-- Start --

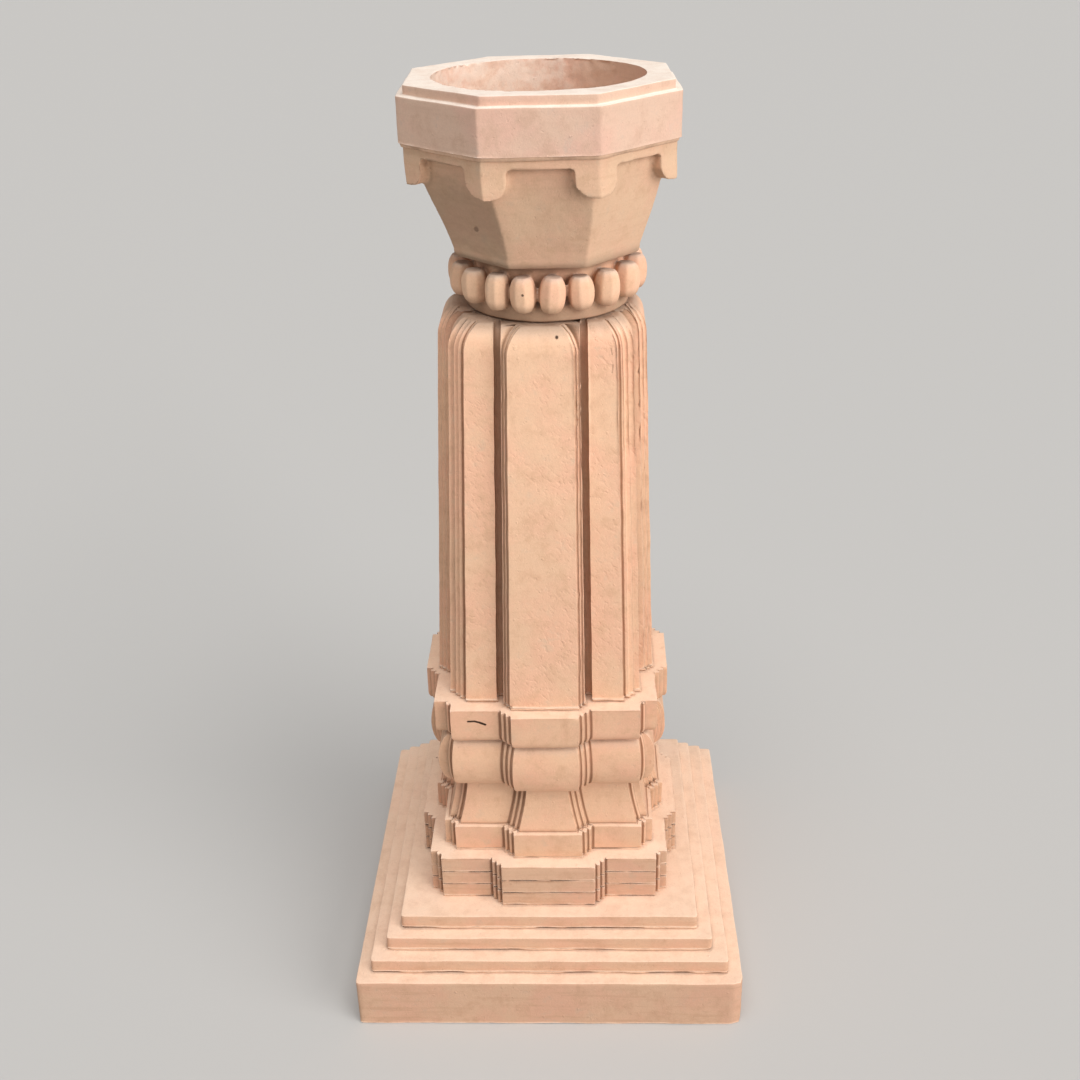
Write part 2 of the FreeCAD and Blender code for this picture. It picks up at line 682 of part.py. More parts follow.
# The tongues and the strip come first, as an octagonal band with a window in the middle of each face
bowl = new_body("bowl", LEVEL["bowl"], loose=True)
strip_level = less(size("bowl_rise"), size("frieze_rise"))
tongue_level = less(strip_level, size("tongue_drop"))
band_sketch = octagon(bowl, "frieze_plan", tongue_level, size("frieze_half"))
band = pad(bowl, "frieze_band", band_sketch, total(size("tongue_drop"), size("frieze_rise")))
doc.recompute()

# The gap between two tongues: rounded under the strip and opening out over the tongues' feet
window_half = "(%s * tan(%g) - %s)" % (size("frieze_half"), HALF_FACE_TURN, size("tongue_width"))
window_depth = less(size("frieze_half"), size("bowl_waist_half"))
window_low = less(tongue_level, size("cut_overrun"))
window_right = {
    "foot": (total(window_half, size("tongue_corner")), window_low),
    "toe": (total(window_half, size("tongue_corner")), tongue_level),
    "side": (window_half, total(tongue_level, size("tongue_corner"))),
    "neck": (window_half, less(strip_level, size("tongue_fillet"))),
    "top": (less(window_half, size("tongue_fillet")), strip_level),
}
window_places = {}
for name, (x, y) in window_right.items():
    window_places["right_" + name] = (x, y)
    window_places["left_" + name] = ("-(" + x + ")", y)
window_sketch = new_sketch(bowl, "window_outline", "XZ_Plane", size("frieze_half"))
draw_outline(window_sketch, window_places, (
    ("left_foot", "right_foot", None),
    ("right_foot", "right_toe", None),
    ("right_side", "right_toe", size("tongue_corner")),
    ("right_side", "right_neck", None),
    ("right_neck", "right_top", size("tongue_fillet")),
    ("right_top", "left_top", None),
    ("left_top", "left_neck", size("tongue_fillet")),
    ("left_neck", "left_side", None),
    ("left_toe", "left_side", size("tongue_corner")),
    ("left_toe", "left_foot", None),
))
window = bowl.newObject("PartDesign::Pocket", "frieze_window")
window.Profile = window_sketch
window.setExpression("Length", window_depth)
around(bowl, "frieze_windows", [window], FACES)
doc.recompute()
if not bowl.Shape.Volume < band.Shape.Volume:
    sys.exit("frieze windows cut nothing")

# The body of the bowl: a rounded heel, then slightly swelling flats up to the rim bed
heel_depth = less(size("bowl_heel_half"), size("bowl_foot_half"))
heel_sections = []
for step, turn_share in enumerate(HEEL_TURN_SHARES):
    turn = turn_share * FULL_TURN / SIDES
    level = "0" if turn_share == 0 else "(%s * (1 - cos(%g)))" % (size("bowl_heel_rise"), turn)
    half = "(%s + %s * sin(%g))" % (size("bowl_foot_half"), heel_depth, turn)
    heel_sections.append(octagon(bowl, "heel_plan_%d" % step, level, half))
loft(bowl, "bowl_heel", heel_sections, True)
swell_sections = [
    octagon(bowl, "swell_plan_0", size("bowl_heel_rise"), size("bowl_heel_half")),
    octagon(bowl, "swell_plan_1", size("bowl_waist_rise"), size("bowl_waist_half")),
    octagon(bowl, "swell_plan_2", size("bowl_belly_rise"), size("bowl_belly_half")),
    octagon(bowl, "swell_plan_3", size("bowl_rise"), size("bowl_chest_half")),
]
loft(bowl, "bowl_swell", swell_sections, False)
doc.recompute()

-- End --

Write out every line exactly as it stands.

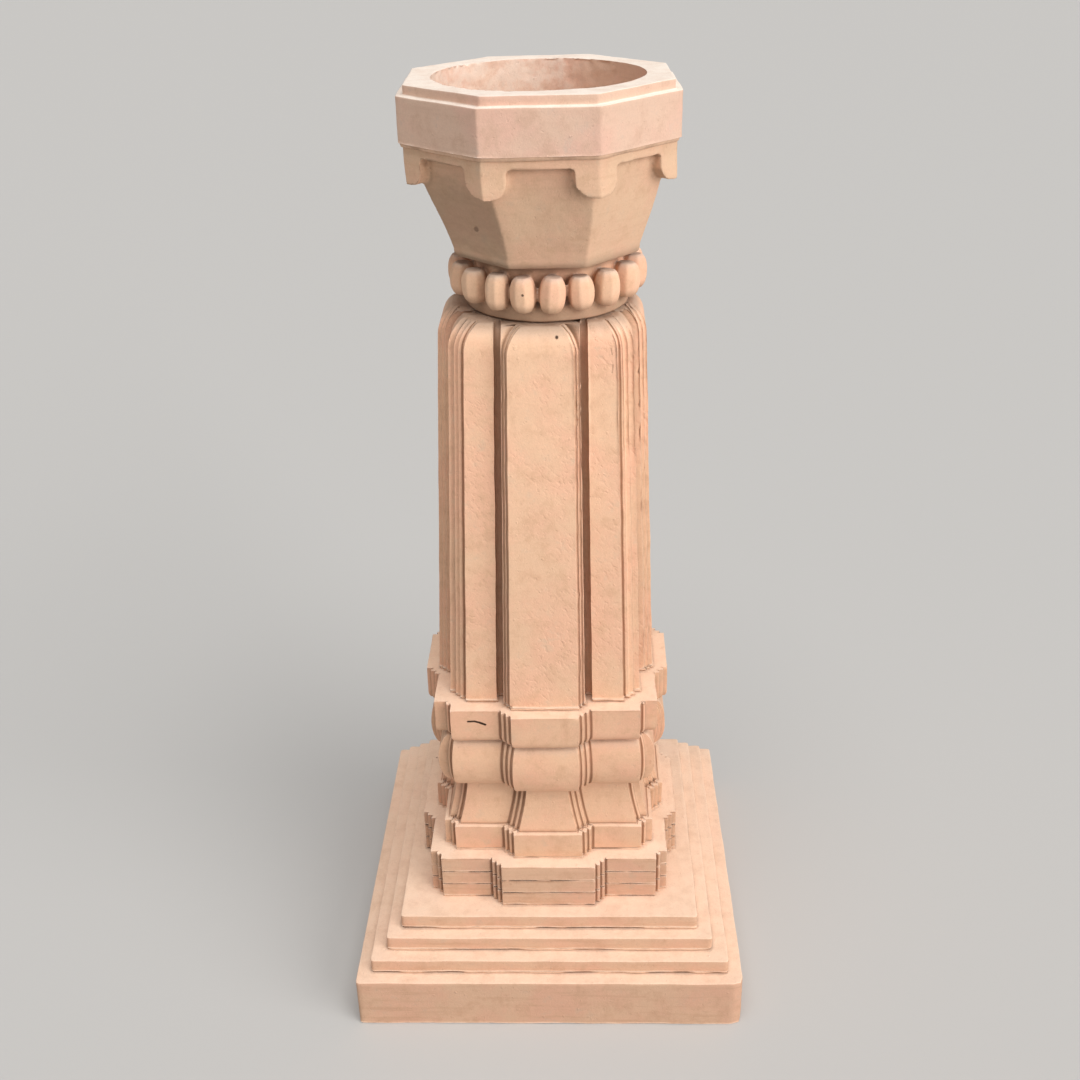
Write part 2 of the FreeCAD and Blender code for this picture. It picks up at line 682 of part.py. More parts follow.
# The tongues and the strip come first, as an octagonal band with a window in the middle of each face
bowl = new_body("bowl", LEVEL["bowl"], loose=True)
strip_level = less(size("bowl_rise"), size("frieze_rise"))
tongue_level = less(strip_level, size("tongue_drop"))
band_sketch = octagon(bowl, "frieze_plan", tongue_level, size("frieze_half"))
band = pad(bowl, "frieze_band", band_sketch, total(size("tongue_drop"), size("frieze_rise")))
doc.recompute()

# The gap between two tongues: rounded under the strip and opening out over the tongues' feet
window_half = "(%s * tan(%g) - %s)" % (size("frieze_half"), HALF_FACE_TURN, size("tongue_width"))
window_depth = less(size("frieze_half"), size("bowl_waist_half"))
window_low = less(tongue_level, size("cut_overrun"))
window_right = {
    "foot": (total(window_half, size("tongue_corner")), window_low),
    "toe": (total(window_half, size("tongue_corner")), tongue_level),
    "side": (window_half, total(tongue_level, size("tongue_corner"))),
    "neck": (window_half, less(strip_level, size("tongue_fillet"))),
    "top": (less(window_half, size("tongue_fillet")), strip_level),
}
window_places = {}
for name, (x, y) in window_right.items():
    window_places["right_" + name] = (x, y)
    window_places["left_" + name] = ("-(" + x + ")", y)
window_sketch = new_sketch(bowl, "window_outline", "XZ_Plane", size("frieze_half"))
draw_outline(window_sketch, window_places, (
    ("left_foot", "right_foot", None),
    ("right_foot", "right_toe", None),
    ("right_side", "right_toe", size("tongue_corner")),
    ("right_side", "right_neck", None),
    ("right_neck", "right_top", size("tongue_fillet")),
    ("right_top", "left_top", None),
    ("left_top", "left_neck", size("tongue_fillet")),
    ("left_neck", "left_side", None),
    ("left_toe", "left_side", size("tongue_corner")),
    ("left_toe", "left_foot", None),
))
window = bowl.newObject("PartDesign::Pocket", "frieze_window")
window.Profile = window_sketch
window.setExpression("Length", window_depth)
around(bowl, "frieze_windows", [window], FACES)
doc.recompute()
if not bowl.Shape.Volume < band.Shape.Volume:
    sys.exit("frieze windows cut nothing")

# The body of the bowl: a rounded heel, then slightly swelling flats up to the rim bed
heel_depth = less(size("bowl_heel_half"), size("bowl_foot_half"))
heel_sections = []
for step, turn_share in enumerate(HEEL_TURN_SHARES):
    turn = turn_share * FULL_TURN / SIDES
    level = "0" if turn_share == 0 else "(%s * (1 - cos(%g)))" % (size("bowl_heel_rise"), turn)
    half = "(%s + %s * sin(%g))" % (size("bowl_foot_half"), heel_depth, turn)
    heel_sections.append(octagon(bowl, "heel_plan_%d" % step, level, half))
loft(bowl, "bowl_heel", heel_sections, True)
swell_sections = [
    octagon(bowl, "swell_plan_0", size("bowl_heel_rise"), size("bowl_heel_half")),
    octagon(bowl, "swell_plan_1", size("bowl_waist_rise"), size("bowl_waist_half")),
    octagon(bowl, "swell_plan_2", size("bowl_belly_rise"), size("bowl_belly_half")),
    octagon(bowl, "swell_plan_3", size("bowl_rise"), size("bowl_chest_half")),
]
loft(bowl, "bowl_swell", swell_sections, False)
doc.recompute()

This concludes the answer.